Select the lines that hold the word "scene" and copy each one.

--

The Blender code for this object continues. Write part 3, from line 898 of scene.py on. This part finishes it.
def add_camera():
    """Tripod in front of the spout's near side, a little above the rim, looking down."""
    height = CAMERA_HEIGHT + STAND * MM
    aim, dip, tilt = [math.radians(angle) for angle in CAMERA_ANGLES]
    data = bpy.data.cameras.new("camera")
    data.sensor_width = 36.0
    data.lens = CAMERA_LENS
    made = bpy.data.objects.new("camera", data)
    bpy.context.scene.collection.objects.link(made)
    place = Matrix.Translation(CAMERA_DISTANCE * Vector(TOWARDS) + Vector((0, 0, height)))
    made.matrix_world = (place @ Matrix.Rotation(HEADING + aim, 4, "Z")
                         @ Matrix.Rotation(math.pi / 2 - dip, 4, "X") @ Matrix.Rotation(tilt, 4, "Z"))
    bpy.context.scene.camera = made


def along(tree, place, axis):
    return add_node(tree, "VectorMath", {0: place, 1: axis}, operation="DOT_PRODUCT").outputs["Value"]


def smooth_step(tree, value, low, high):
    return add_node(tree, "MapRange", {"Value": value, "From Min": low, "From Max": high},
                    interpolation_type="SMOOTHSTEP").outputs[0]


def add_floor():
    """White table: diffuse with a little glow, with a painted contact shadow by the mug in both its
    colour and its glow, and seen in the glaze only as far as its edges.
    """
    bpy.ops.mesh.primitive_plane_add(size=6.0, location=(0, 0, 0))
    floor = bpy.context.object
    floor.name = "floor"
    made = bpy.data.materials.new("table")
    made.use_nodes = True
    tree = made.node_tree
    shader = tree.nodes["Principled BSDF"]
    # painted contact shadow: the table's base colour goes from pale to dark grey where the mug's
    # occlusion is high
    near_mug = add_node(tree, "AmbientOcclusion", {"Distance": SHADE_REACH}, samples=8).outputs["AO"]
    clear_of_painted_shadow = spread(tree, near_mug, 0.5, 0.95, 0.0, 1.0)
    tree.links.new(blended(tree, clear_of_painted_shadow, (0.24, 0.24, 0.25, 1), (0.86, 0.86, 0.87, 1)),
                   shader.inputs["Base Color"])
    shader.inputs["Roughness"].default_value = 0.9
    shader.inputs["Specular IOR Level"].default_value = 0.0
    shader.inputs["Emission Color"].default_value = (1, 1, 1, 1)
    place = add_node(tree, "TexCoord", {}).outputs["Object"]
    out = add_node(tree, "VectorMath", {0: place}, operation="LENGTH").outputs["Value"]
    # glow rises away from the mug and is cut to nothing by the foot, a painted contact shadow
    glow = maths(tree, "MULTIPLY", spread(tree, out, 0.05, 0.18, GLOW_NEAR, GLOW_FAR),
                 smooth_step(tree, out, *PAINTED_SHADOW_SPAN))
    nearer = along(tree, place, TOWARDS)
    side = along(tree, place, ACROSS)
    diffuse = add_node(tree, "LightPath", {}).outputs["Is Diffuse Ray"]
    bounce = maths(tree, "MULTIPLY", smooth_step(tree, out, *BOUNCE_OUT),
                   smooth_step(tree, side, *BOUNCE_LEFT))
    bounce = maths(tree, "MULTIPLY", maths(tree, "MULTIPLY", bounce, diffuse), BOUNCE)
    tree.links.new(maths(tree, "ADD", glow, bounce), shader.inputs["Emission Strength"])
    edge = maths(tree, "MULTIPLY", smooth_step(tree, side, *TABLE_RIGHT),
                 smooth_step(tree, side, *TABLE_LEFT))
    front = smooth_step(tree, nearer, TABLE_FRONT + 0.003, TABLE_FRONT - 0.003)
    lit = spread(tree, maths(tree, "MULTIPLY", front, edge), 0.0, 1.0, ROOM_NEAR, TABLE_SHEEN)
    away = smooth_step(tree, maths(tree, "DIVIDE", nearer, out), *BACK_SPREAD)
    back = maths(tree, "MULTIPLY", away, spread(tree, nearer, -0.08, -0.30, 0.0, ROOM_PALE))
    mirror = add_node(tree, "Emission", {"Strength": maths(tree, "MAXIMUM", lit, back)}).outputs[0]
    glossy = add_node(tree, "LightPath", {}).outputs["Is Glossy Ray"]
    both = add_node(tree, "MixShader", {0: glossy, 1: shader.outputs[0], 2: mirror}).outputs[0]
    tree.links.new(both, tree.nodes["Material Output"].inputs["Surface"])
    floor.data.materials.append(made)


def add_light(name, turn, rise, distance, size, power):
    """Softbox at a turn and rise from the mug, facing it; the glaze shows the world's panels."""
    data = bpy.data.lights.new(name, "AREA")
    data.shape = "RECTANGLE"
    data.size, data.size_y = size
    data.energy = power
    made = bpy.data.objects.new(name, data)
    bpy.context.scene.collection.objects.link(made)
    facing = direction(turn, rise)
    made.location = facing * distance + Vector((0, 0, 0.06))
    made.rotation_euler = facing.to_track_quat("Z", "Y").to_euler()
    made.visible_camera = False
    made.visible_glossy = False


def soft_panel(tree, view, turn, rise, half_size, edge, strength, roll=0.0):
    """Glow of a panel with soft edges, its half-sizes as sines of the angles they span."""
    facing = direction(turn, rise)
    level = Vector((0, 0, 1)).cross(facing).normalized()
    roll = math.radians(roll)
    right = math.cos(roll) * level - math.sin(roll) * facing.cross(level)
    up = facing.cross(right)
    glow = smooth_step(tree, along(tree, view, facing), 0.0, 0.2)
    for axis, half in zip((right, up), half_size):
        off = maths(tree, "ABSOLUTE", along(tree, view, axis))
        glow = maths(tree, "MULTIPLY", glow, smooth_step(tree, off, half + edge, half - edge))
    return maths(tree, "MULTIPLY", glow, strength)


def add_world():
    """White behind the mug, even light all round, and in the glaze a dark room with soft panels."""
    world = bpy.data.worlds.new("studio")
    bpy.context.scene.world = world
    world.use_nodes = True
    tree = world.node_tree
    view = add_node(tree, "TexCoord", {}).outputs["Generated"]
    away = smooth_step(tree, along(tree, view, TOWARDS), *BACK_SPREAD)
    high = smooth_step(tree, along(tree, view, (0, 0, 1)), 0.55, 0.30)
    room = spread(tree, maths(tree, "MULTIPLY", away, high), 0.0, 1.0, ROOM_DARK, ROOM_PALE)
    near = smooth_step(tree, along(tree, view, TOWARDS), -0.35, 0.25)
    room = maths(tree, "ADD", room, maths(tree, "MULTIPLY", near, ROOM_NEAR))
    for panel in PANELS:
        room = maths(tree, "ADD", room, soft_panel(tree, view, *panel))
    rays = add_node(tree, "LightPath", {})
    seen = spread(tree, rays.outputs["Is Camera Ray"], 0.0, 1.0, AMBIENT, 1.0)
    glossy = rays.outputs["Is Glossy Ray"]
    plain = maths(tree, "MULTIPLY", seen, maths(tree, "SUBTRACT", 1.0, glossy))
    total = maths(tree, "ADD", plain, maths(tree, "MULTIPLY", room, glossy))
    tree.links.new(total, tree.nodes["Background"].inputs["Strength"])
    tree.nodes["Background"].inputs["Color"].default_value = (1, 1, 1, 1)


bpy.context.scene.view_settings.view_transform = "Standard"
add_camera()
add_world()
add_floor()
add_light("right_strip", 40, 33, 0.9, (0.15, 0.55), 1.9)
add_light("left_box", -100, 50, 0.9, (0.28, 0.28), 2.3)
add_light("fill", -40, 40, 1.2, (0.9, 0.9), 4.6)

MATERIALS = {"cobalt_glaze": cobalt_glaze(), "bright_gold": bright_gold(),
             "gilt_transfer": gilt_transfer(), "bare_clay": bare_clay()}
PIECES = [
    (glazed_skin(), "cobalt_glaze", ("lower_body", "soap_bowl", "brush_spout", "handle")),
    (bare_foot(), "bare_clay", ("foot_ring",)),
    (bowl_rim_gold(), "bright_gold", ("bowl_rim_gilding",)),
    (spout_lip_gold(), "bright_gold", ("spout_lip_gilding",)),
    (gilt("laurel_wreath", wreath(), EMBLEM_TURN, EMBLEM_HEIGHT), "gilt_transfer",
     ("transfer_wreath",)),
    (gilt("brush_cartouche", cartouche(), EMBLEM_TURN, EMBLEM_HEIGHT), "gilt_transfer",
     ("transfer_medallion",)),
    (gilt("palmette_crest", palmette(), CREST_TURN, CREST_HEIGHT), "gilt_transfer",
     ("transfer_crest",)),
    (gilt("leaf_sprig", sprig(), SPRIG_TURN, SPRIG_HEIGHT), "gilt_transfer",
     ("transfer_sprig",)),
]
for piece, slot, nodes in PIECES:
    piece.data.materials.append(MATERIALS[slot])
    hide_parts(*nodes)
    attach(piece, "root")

--

◆ **EXPECTED ANSWER**
The Blender code for this object continues. Write part 3, from line 898 of scene.py on. This part finishes it.
    bpy.context.scene.collection.objects.link(made)
    bpy.context.scene.camera = made
    bpy.context.scene.collection.objects.link(made)
    bpy.context.scene.world = world
bpy.context.scene.view_settings.view_transform = "Standard"